What the exercise asks: Restate word for word the lines of the data below, from the first through the one that has "# the middle".

:::

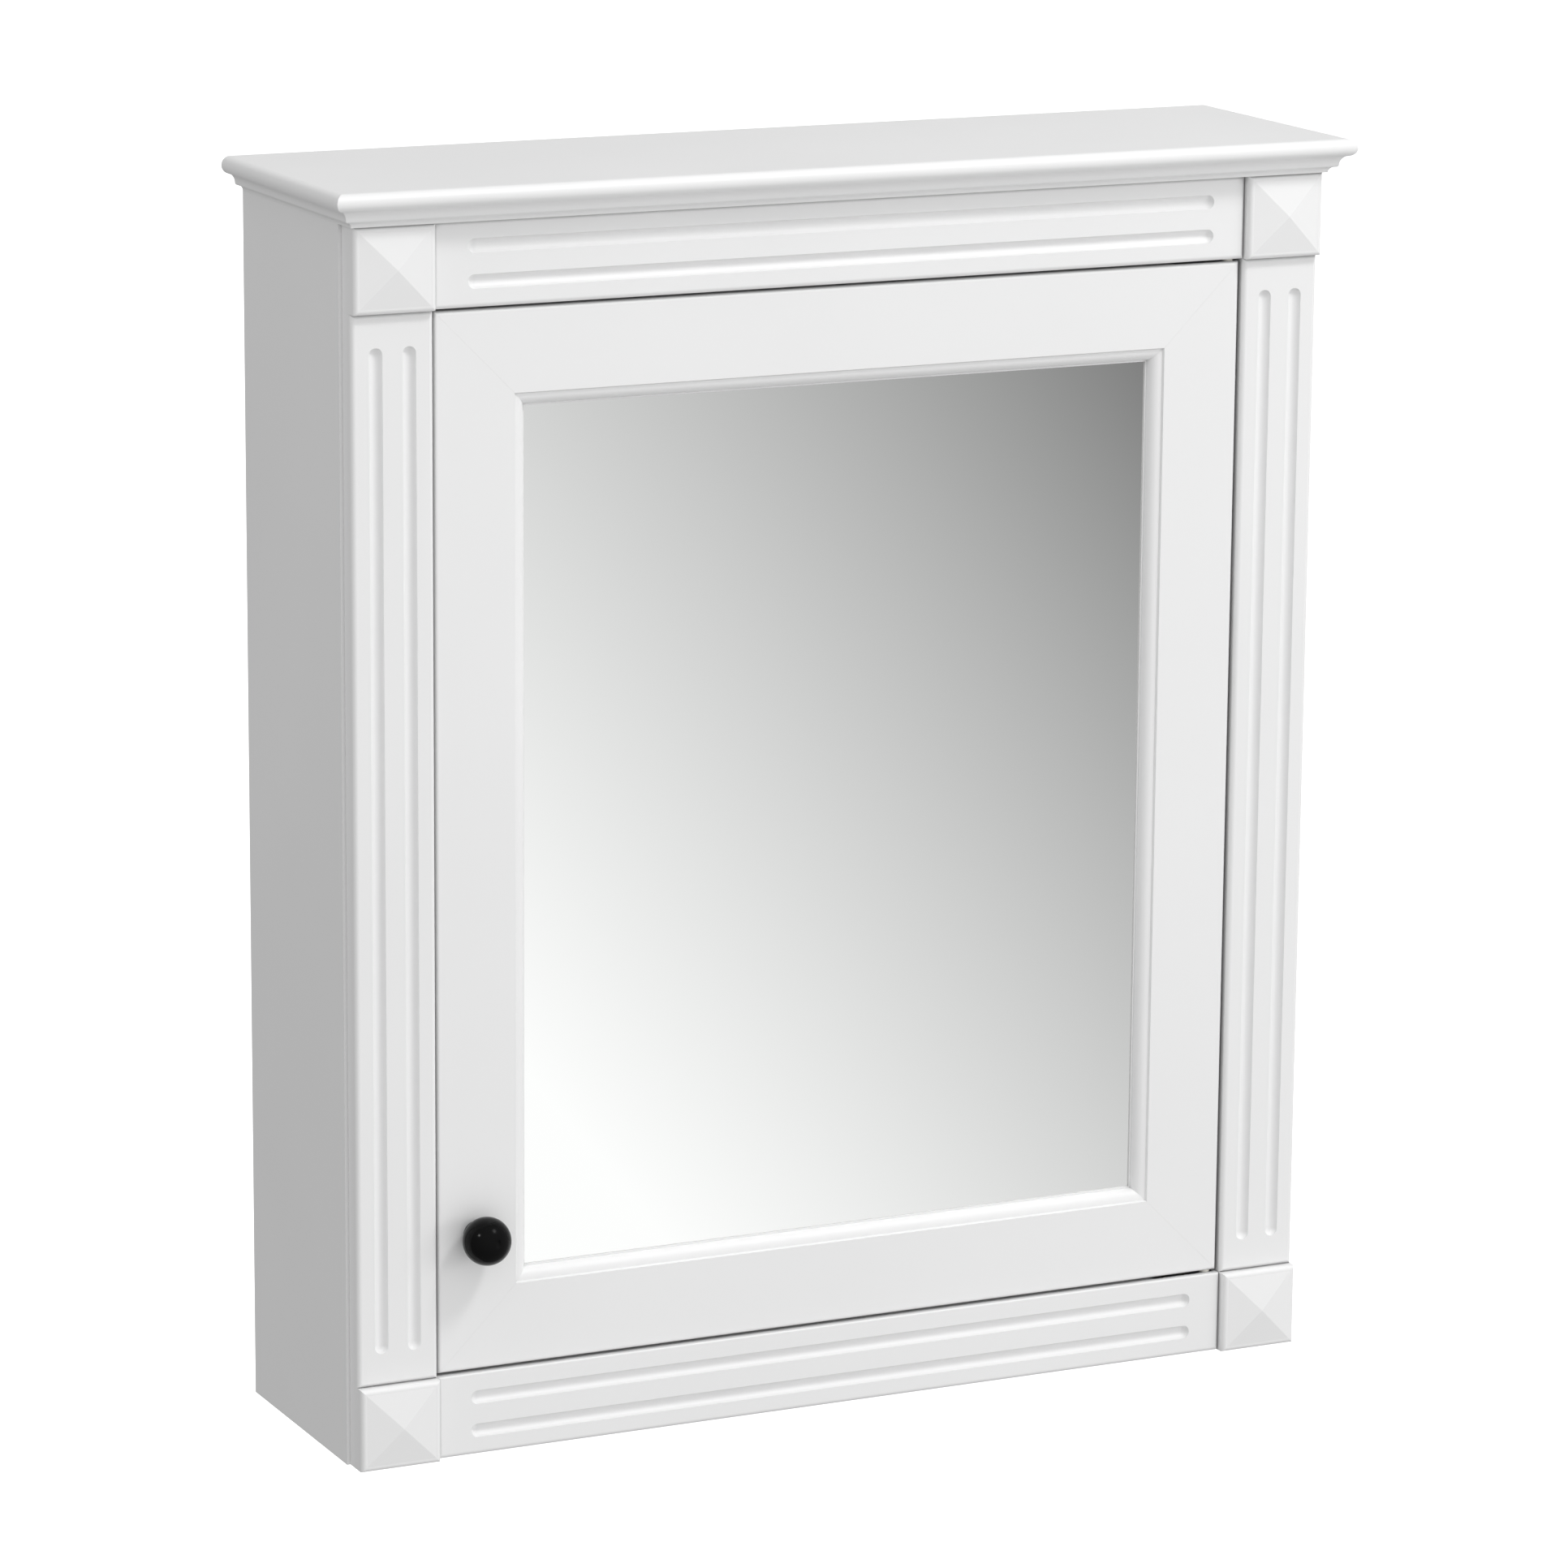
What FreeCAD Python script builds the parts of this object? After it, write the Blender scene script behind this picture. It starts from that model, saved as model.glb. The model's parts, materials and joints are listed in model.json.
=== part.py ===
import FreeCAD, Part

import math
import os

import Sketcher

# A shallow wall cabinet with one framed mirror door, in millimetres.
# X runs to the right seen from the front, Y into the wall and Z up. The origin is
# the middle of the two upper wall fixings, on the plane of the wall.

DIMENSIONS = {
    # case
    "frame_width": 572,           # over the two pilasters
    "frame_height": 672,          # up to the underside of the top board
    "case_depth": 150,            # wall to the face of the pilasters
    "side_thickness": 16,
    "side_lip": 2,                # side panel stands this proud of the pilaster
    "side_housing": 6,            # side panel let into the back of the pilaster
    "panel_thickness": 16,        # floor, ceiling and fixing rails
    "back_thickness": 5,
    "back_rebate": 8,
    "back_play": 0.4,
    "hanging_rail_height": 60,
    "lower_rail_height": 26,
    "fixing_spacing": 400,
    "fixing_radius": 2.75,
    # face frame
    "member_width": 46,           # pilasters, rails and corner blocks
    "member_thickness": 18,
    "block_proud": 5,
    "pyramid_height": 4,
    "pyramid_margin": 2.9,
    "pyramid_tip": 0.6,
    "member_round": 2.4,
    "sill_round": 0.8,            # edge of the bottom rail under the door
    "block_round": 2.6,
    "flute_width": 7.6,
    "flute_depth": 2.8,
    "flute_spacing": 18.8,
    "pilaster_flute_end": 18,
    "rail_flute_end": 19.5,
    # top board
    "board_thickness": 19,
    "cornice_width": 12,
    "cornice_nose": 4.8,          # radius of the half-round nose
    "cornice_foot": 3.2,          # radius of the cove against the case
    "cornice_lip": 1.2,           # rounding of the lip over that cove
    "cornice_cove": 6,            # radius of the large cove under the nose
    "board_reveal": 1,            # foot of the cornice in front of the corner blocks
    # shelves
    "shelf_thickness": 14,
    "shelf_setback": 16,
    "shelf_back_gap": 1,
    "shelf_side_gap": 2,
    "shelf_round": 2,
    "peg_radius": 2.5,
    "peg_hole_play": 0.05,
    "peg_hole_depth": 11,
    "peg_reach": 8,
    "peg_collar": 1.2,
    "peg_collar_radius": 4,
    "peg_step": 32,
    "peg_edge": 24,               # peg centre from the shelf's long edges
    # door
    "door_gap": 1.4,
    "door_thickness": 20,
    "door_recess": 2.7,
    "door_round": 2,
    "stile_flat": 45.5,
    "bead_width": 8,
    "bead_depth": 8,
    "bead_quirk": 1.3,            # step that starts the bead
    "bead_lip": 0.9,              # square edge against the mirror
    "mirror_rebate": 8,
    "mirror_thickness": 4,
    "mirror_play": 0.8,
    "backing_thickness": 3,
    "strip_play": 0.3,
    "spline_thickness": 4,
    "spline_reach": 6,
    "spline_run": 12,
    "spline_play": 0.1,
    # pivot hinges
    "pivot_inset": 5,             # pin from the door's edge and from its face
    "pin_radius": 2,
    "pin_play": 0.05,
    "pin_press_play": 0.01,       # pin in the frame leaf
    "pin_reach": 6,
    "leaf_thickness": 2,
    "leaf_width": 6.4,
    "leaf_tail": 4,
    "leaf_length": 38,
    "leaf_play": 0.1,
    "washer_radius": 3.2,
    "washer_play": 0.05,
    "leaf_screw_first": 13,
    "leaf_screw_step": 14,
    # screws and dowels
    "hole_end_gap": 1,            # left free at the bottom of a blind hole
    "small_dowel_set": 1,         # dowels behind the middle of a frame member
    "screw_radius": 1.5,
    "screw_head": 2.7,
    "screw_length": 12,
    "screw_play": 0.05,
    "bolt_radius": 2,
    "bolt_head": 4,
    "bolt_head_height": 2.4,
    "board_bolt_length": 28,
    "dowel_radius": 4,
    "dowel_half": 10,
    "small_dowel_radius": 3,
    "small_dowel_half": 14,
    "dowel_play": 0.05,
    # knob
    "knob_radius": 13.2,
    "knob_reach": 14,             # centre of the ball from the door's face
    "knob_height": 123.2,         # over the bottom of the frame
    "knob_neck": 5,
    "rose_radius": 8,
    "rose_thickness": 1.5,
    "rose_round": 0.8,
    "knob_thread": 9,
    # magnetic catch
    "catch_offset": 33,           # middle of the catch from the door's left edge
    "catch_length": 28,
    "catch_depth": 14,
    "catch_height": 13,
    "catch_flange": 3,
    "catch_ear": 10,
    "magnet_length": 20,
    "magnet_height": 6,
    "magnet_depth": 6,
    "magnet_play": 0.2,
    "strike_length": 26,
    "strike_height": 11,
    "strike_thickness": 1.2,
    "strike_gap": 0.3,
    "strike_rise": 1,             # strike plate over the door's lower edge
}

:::

Task answer:
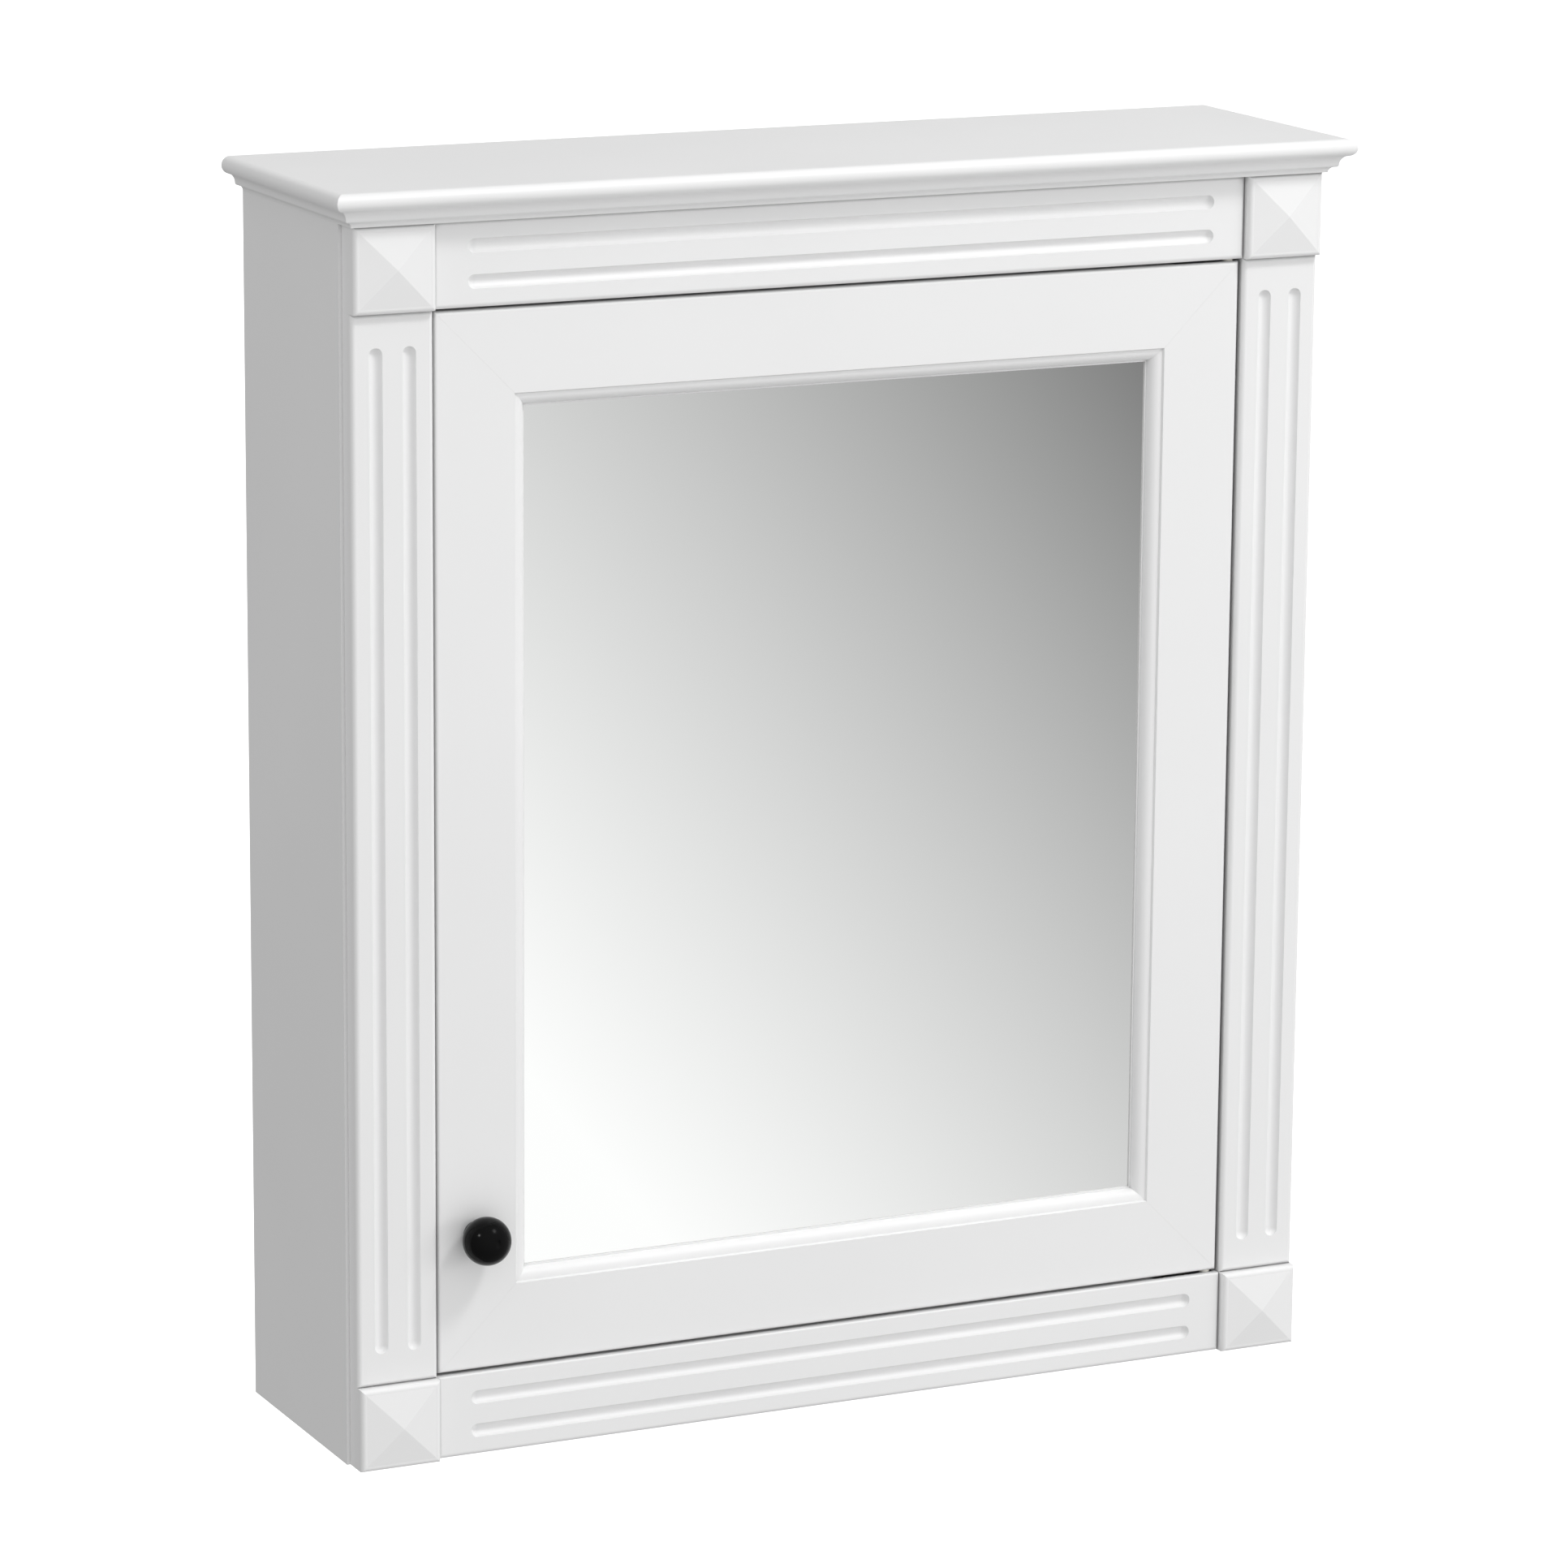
What FreeCAD Python script builds the parts of this object? After it, write the Blender scene script behind this picture. It starts from that model, saved as model.glb. The model's parts, materials and joints are listed in model.json.
=== part.py ===
import FreeCAD, Part

import math
import os

import Sketcher

# A shallow wall cabinet with one framed mirror door, in millimetres.
# X runs to the right seen from the front, Y into the wall and Z up. The origin is
# the middle of the two upper wall fixings, on the plane of the wall.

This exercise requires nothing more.